Reproduce each line bearing the word "behind".

Input rows:
☆ ☆ ☆ ☆ ☆ ☆ ☆

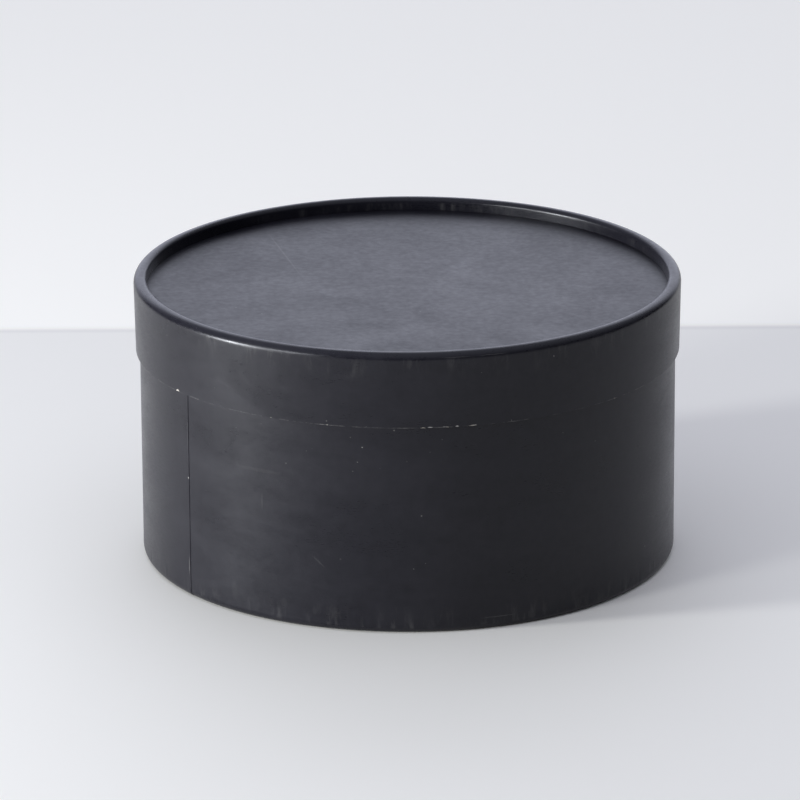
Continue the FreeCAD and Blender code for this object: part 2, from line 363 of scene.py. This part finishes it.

☆ ☆ ☆ ☆ ☆ ☆ ☆

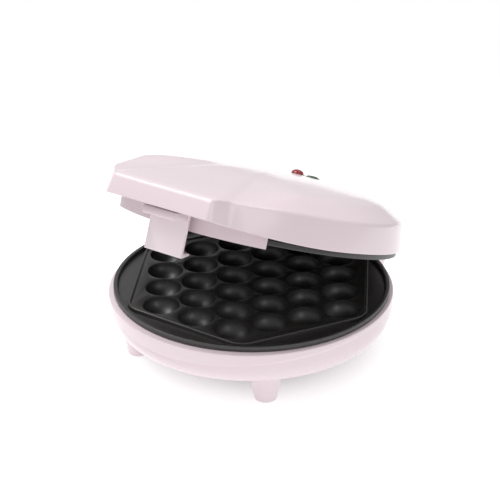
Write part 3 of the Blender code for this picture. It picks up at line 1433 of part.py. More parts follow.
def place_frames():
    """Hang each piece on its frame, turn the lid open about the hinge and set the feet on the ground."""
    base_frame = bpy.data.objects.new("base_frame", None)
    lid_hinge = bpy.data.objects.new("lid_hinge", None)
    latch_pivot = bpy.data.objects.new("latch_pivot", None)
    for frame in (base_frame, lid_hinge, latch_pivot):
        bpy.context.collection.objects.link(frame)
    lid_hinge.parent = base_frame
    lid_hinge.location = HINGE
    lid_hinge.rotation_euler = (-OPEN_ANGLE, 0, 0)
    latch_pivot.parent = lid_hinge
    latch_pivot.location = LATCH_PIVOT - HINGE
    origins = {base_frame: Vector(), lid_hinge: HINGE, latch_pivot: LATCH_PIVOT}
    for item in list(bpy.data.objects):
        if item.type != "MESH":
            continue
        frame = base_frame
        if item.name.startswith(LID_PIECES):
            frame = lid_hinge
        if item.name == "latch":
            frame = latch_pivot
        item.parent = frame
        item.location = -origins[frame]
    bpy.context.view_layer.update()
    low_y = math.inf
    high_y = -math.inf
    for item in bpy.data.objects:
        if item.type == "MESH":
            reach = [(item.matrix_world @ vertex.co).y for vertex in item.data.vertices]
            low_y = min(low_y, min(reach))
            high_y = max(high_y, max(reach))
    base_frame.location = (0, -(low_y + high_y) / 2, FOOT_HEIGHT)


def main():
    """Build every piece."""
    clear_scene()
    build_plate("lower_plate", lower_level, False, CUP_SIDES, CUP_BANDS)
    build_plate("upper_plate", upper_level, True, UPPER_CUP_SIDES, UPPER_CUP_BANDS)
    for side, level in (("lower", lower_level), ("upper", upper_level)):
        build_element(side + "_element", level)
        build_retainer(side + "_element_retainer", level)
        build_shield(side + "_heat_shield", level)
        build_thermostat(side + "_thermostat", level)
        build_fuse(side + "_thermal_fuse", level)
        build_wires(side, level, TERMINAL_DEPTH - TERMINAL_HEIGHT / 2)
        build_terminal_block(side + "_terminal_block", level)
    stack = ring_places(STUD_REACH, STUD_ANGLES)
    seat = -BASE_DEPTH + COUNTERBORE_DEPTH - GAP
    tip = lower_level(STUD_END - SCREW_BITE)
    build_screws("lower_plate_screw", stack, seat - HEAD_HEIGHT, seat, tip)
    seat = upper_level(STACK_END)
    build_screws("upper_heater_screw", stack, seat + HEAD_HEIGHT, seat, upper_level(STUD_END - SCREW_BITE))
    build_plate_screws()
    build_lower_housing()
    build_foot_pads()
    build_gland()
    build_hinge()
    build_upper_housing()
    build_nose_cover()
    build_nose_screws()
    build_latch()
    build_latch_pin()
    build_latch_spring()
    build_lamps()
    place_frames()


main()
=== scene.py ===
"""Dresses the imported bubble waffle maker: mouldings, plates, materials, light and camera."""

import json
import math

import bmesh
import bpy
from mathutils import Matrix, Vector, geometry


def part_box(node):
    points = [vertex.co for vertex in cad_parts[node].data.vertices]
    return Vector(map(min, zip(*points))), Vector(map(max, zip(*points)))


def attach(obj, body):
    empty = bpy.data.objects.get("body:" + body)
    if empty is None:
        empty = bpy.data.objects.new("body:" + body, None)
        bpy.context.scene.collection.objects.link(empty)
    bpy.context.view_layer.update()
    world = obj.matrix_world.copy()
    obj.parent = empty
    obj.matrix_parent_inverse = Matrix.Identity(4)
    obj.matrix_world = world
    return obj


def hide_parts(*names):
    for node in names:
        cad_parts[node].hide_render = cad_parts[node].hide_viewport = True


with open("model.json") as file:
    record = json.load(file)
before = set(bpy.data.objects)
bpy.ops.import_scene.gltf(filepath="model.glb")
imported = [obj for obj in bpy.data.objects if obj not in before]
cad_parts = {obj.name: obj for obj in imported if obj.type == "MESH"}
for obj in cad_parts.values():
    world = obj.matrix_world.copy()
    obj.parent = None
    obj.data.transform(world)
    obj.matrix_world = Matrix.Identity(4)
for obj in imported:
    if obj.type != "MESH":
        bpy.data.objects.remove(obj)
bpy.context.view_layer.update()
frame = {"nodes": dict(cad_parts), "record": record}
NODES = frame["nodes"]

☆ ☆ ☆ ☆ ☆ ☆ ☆

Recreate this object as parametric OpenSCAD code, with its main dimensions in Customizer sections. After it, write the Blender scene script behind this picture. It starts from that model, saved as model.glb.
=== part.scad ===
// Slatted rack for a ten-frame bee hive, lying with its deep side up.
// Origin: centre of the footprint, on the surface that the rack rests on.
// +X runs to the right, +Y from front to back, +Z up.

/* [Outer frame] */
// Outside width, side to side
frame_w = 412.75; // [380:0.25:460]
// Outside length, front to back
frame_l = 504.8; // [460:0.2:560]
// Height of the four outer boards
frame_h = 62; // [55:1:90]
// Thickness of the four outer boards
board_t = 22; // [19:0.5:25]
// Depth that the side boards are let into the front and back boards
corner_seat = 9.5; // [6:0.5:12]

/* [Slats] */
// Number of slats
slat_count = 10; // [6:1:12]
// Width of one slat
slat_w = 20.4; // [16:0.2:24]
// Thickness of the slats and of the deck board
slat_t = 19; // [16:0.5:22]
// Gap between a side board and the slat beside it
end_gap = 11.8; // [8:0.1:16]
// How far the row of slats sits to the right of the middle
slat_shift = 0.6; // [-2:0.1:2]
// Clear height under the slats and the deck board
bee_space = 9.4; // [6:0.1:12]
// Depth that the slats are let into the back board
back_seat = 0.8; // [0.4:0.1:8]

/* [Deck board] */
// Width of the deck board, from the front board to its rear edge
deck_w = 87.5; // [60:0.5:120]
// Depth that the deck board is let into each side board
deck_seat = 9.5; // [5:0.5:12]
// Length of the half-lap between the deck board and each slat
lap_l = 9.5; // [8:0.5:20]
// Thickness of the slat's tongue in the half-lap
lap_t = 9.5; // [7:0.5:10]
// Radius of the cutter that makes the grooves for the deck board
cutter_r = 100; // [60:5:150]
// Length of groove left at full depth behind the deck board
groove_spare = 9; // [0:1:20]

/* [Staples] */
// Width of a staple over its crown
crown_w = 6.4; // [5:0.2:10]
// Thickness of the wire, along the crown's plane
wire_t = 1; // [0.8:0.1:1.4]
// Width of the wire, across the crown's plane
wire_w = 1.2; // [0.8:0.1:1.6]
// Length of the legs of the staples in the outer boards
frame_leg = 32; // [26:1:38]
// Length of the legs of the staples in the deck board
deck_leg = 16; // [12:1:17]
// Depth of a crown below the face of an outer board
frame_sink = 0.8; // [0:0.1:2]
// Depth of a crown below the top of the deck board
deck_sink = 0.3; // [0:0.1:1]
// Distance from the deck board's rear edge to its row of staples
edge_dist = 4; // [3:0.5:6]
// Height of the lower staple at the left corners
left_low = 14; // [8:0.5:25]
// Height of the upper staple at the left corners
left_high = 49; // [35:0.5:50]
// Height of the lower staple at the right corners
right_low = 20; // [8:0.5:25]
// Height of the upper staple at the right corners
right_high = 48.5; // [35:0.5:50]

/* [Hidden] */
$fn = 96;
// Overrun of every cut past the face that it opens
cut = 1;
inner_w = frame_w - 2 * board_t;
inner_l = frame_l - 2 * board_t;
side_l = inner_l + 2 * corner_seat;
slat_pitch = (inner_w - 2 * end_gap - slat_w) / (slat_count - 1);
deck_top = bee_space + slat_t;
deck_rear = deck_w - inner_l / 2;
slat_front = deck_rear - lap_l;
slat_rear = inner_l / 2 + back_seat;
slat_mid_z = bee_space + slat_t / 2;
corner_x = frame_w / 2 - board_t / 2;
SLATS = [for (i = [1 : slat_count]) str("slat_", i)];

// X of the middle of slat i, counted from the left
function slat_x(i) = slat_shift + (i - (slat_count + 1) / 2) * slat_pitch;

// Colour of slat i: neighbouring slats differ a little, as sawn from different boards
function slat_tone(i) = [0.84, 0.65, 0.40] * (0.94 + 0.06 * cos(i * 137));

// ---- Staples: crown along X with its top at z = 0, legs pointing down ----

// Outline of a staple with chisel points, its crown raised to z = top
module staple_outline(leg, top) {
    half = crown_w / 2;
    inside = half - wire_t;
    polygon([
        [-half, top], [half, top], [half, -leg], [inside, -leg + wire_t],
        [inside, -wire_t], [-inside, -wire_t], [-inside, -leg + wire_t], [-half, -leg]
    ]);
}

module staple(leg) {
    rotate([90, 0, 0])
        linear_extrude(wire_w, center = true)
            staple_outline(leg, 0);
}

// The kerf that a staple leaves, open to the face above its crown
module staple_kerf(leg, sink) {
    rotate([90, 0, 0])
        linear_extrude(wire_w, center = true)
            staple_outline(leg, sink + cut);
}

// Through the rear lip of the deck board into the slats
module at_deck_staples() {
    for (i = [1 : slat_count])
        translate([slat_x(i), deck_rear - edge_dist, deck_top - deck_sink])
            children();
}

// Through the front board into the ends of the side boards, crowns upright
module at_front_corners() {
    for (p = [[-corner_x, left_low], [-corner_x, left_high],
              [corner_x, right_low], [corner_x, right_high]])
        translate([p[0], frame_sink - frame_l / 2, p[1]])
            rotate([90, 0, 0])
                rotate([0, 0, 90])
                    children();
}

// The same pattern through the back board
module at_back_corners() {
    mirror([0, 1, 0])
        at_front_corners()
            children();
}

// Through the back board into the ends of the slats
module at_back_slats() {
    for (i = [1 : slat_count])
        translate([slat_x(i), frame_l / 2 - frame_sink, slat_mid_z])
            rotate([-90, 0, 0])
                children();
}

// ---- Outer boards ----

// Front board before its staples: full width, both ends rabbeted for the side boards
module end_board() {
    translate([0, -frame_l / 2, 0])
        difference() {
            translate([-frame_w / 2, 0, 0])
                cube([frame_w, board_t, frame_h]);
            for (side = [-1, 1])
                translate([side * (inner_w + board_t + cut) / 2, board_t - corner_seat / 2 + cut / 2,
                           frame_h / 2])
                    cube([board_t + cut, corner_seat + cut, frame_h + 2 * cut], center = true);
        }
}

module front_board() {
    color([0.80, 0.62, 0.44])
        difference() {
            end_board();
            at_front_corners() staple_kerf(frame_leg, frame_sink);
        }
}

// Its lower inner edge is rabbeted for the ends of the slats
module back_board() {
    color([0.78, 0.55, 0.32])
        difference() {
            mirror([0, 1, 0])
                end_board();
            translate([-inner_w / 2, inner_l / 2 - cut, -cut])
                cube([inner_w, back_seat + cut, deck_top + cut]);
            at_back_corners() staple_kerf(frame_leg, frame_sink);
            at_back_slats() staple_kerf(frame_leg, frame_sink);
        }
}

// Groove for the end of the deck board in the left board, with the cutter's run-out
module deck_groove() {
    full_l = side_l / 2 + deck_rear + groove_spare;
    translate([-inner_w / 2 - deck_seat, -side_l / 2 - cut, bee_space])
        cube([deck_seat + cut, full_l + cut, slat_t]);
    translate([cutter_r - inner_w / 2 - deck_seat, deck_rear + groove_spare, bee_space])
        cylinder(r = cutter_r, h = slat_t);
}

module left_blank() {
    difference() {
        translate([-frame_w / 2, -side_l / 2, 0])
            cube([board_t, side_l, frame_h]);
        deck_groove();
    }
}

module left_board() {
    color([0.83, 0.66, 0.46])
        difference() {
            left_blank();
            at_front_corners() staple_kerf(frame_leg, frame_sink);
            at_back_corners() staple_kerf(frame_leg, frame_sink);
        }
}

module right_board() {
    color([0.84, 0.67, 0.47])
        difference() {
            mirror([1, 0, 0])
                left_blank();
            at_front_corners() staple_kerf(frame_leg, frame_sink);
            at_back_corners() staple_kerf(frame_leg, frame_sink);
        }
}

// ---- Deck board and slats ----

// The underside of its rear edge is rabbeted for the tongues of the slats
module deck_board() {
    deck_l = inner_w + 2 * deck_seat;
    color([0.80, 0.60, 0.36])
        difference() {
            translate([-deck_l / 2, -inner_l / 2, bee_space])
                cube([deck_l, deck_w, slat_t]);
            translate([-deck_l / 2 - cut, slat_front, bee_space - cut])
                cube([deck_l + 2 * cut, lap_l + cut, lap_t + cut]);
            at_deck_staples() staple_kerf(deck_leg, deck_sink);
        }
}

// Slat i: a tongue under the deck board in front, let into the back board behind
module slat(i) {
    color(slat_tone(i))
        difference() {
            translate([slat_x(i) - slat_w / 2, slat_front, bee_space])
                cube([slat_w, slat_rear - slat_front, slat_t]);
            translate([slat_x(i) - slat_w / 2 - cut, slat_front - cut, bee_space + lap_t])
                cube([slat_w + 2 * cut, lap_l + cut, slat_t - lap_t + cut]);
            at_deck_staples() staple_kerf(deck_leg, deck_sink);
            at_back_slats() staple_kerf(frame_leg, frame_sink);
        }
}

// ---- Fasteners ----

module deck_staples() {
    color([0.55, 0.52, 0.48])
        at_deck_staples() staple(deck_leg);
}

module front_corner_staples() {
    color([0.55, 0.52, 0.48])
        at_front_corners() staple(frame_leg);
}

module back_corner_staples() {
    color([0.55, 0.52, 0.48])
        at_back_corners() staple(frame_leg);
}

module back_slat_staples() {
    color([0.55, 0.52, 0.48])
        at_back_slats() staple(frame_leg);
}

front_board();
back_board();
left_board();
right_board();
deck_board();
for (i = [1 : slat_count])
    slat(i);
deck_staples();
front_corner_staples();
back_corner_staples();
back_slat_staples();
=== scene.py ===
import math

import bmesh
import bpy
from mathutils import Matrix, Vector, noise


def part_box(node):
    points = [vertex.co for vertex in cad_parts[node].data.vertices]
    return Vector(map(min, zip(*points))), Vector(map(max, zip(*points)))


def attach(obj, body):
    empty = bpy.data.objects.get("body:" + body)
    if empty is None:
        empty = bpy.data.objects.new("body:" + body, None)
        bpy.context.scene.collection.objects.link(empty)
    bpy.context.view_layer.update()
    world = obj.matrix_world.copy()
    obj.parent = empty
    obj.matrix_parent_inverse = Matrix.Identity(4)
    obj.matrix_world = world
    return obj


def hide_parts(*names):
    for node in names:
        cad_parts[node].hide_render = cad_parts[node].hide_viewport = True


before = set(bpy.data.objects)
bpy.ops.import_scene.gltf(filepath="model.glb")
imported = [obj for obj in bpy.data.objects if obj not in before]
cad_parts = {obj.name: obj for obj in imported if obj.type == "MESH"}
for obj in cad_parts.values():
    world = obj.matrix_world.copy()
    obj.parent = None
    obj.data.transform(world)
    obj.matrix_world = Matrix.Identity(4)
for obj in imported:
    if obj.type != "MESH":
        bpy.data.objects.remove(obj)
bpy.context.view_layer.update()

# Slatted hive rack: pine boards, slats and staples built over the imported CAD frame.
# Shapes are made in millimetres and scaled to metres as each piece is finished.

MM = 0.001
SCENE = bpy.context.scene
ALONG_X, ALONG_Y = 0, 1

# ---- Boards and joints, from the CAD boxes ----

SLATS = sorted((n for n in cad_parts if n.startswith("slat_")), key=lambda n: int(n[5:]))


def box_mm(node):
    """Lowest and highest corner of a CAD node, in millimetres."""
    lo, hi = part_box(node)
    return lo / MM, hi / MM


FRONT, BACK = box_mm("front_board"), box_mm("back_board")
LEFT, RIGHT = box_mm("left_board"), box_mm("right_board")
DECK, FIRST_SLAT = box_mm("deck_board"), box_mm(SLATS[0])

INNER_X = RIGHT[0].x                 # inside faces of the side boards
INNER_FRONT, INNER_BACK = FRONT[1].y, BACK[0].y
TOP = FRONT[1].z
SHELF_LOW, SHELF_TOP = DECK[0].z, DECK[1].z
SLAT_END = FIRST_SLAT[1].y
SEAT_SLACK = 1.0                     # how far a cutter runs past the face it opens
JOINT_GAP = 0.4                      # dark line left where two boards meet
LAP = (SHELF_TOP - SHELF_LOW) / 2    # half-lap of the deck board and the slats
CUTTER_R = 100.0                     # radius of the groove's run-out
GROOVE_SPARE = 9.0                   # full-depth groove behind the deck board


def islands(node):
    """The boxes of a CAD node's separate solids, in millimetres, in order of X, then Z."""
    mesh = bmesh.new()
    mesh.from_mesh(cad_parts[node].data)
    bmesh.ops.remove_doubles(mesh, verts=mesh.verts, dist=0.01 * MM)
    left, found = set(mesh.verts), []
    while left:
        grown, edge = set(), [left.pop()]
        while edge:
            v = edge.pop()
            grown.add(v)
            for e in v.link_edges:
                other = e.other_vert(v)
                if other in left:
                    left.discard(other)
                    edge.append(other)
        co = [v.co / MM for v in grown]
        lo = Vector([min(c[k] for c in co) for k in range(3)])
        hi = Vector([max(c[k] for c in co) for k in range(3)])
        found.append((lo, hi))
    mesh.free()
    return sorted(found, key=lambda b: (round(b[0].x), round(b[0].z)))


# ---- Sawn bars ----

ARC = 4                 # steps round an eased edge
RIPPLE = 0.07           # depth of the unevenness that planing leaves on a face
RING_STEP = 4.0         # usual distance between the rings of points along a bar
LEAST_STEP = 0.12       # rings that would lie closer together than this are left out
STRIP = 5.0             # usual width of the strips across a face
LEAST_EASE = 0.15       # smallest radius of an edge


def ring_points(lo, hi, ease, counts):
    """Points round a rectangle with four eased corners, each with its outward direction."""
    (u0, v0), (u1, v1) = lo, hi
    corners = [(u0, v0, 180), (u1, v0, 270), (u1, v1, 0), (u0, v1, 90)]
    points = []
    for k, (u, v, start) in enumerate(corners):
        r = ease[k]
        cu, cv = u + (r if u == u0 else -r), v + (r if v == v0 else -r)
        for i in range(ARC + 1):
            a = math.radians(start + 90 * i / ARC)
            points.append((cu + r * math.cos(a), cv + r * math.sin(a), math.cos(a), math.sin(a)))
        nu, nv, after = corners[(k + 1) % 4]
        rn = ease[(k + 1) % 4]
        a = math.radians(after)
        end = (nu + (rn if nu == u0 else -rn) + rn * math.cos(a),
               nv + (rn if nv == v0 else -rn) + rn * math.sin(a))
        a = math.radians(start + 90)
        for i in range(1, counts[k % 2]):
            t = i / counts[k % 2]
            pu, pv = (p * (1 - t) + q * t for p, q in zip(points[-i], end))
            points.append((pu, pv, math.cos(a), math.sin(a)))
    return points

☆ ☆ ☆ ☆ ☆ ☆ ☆

Right answer:
Recreate this object as parametric OpenSCAD code, with its main dimensions in Customizer sections. After it, write the Blender scene script behind this picture. It starts from that model, saved as model.glb.
// Length of groove left at full depth behind the deck board
// Slat i: a tongue under the deck board in front, let into the back board behind
GROOVE_SPARE = 9.0                   # full-depth groove behind the deck board